* WHAT YOU WILL DO *
Begin with the line that contains "before = set(bpy.data.objects)" and continue down through the line that contains "cad_parts[obj.name] = obj"; reproduce those lines exactly and only those.

* SUPPLIED MATERIAL *

*-*-*

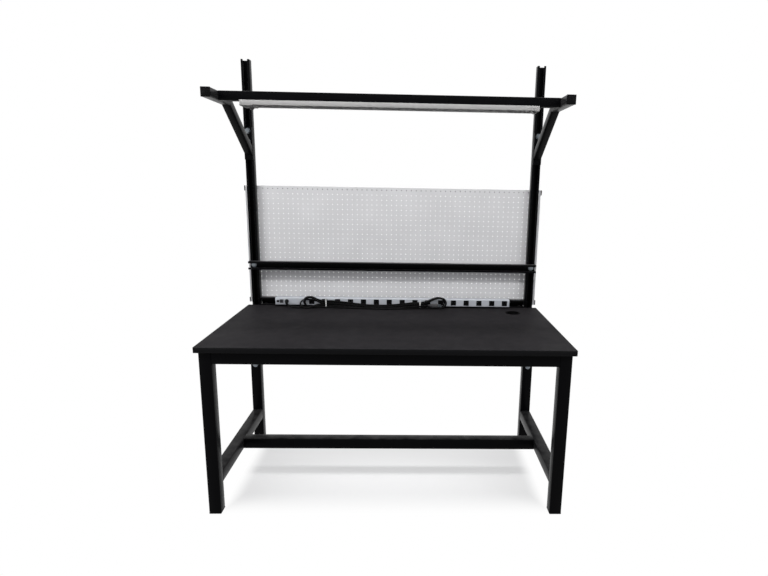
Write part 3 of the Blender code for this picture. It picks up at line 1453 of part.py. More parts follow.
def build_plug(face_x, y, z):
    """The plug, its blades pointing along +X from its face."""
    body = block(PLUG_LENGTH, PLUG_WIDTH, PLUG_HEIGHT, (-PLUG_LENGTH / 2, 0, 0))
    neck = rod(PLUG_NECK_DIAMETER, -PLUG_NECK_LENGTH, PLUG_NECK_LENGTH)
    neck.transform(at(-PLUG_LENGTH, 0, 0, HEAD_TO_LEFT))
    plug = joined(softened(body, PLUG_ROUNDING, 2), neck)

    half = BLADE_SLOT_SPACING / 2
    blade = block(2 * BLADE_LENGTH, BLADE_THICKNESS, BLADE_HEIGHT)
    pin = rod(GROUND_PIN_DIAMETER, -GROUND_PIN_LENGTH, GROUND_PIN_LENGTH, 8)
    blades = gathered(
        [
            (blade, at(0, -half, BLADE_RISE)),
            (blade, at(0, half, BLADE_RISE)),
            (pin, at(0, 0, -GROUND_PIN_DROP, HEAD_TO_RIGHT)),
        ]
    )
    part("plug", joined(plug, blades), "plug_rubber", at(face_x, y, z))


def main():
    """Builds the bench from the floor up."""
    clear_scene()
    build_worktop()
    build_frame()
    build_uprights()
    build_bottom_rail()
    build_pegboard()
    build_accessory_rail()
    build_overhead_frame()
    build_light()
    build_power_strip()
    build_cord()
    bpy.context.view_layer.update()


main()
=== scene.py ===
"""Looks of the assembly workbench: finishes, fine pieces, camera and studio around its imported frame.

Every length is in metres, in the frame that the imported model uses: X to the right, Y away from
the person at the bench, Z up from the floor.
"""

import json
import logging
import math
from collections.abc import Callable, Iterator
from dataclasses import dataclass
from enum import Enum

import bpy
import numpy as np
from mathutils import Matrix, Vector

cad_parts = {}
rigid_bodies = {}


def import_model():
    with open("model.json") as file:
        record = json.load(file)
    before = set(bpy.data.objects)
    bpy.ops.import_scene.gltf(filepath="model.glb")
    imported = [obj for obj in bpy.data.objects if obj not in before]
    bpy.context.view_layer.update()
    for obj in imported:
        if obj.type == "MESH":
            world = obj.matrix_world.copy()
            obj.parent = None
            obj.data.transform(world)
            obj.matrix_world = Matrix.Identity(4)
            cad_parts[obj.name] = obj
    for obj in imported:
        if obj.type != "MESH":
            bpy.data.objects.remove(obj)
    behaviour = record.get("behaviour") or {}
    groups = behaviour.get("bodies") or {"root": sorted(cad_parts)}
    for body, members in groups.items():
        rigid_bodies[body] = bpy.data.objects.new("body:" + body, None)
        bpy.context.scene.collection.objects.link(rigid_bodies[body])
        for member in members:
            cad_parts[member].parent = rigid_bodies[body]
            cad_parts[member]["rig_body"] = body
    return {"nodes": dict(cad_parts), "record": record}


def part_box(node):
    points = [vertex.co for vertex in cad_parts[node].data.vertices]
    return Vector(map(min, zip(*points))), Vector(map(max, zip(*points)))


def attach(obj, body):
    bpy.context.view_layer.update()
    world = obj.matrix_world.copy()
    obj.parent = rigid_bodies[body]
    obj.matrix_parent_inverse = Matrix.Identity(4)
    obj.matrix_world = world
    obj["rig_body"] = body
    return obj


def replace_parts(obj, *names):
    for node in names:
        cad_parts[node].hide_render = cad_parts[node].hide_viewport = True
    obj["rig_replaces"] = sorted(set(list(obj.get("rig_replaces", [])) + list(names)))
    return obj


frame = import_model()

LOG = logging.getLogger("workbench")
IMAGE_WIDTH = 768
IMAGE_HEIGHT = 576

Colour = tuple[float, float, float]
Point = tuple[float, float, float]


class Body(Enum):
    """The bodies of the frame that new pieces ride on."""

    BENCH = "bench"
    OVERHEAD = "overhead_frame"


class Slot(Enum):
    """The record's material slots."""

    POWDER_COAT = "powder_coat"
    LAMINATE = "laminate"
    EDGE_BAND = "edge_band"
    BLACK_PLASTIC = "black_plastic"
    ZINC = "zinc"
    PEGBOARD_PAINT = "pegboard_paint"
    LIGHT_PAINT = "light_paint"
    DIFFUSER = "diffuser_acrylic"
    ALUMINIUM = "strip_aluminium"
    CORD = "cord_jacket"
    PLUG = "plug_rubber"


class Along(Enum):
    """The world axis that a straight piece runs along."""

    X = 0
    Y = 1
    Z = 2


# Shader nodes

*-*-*

* FINAL ANSWER *
    before = set(bpy.data.objects)
    bpy.ops.import_scene.gltf(filepath="model.glb")
    imported = [obj for obj in bpy.data.objects if obj not in before]
    bpy.context.view_layer.update()
    for obj in imported:
        if obj.type == "MESH":
            world = obj.matrix_world.copy()
            obj.parent = None
            obj.data.transform(world)
            obj.matrix_world = Matrix.Identity(4)
            cad_parts[obj.name] = obj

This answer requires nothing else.